If you were told any lies, and you relied on those lies to your economic detriment, then you may have a cause of action. For instance, if you were offered a job in the last 7 years, and your fiance told you that you did not need to work because you were to be his stay at home wife, this may be a reliance that could result in an actual fraud lawsuit. There are many types of economic reliance that may be applicable to you. Because I do not know your specific circumstances, I am just suggesting examples for your own analysis.

7. Constructive Fraud

Because you were both fiances, you may have a lawsuit to bring against your spouse
for constructive fraud. Even if he did not purposefully misrepresent facts do you, his representations had a tendency to deceive you to your own detriment of economic injury. For the deceit, you would seek damages.

Common Law Marriage Statute

For your reference, we have enclose the relevant law from the family code to help aid in your understanding of common law marriage.  The family law statute specifically states:

Sec. 2.401.  PROOF OF INFORMAL MARRIAGE. (a) In a judicial, administrative, or other proceeding, the marriage of a man and woman may be proved by evidence that:

(1)  a declaration of their marriage has been signed as provided by this subchapter; or

(2)  the man and woman agreed to be married and after the agreement they lived together in this state as husband and wife and there represented to others that they were married.

(b)  If a proceeding in which a marriage is to be proved as provided by Subsection (a)(2) is not commenced before the second anniversary of the date on which the parties separated and ceased living together, it is rebuttably presumed that the parties did not enter into an agreement to be married.

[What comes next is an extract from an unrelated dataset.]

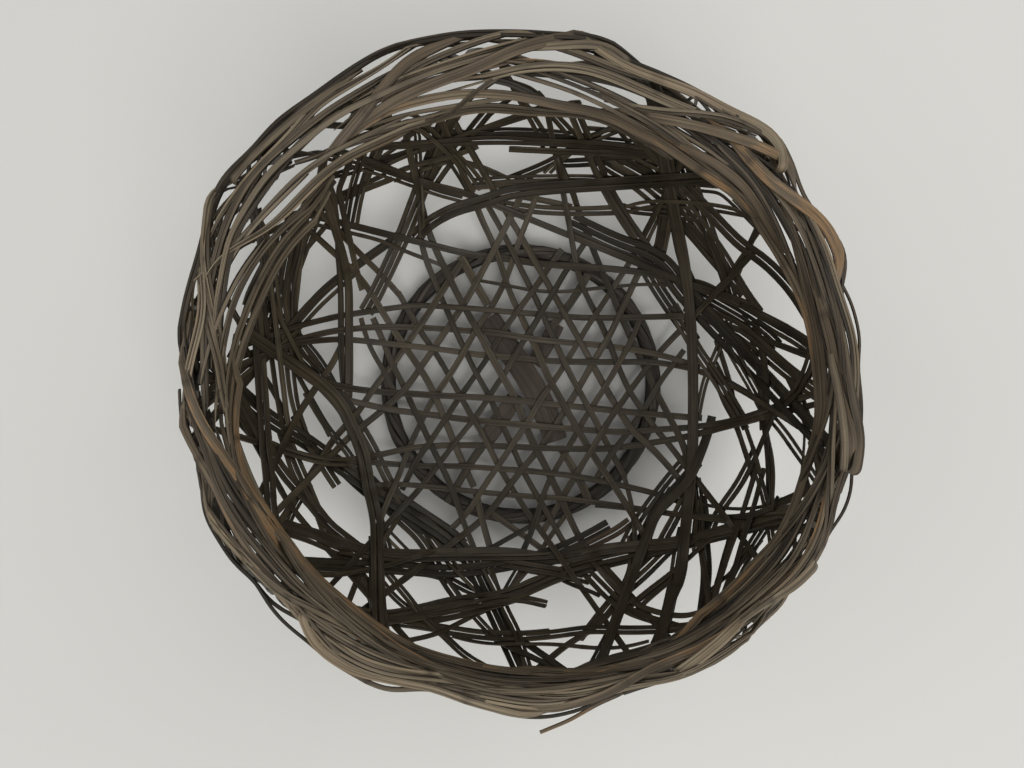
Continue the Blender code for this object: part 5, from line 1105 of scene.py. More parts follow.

(c)  A person under 18 years of age may not:

(1)  be a party to an informal marriage; or

(2)  execute a declaration of informal marriage under Section 2.402.

(d)  A person may not be a party to an informal marriage or execute a declaration of an informal marriage if the person is presently married to a person who is not the other party to the informal marriage or declaration of an informal marriage, as applicable.

Added by Acts 1997, 75th Leg., ch. 7, Sec. 1, eff. April 17, 1997. Amended by Acts 1997, 75th Leg., ch. 1362, Sec. 1, eff. Sept. 1, 1997.

Amended by:

Acts 2005, 79th Leg., Ch. 268, Sec. 4.12, eff. September 1, 2005

In Closing

The safest way to protect your estate is to be formally married.  This way there can be no question as to whether you have the right to divorce and obtain a settlement.  Common law marriage, if proven properly, should protect one’s property rights as well as a formal marriage would, but the issue is proving the common law marriage existed in the face of the other denying the same.

If you are not either married formally or informally, you do not have any property rights to the estate of the other, except for the same legal causes of action any normal citizen could take against the ex-fiance in their own right.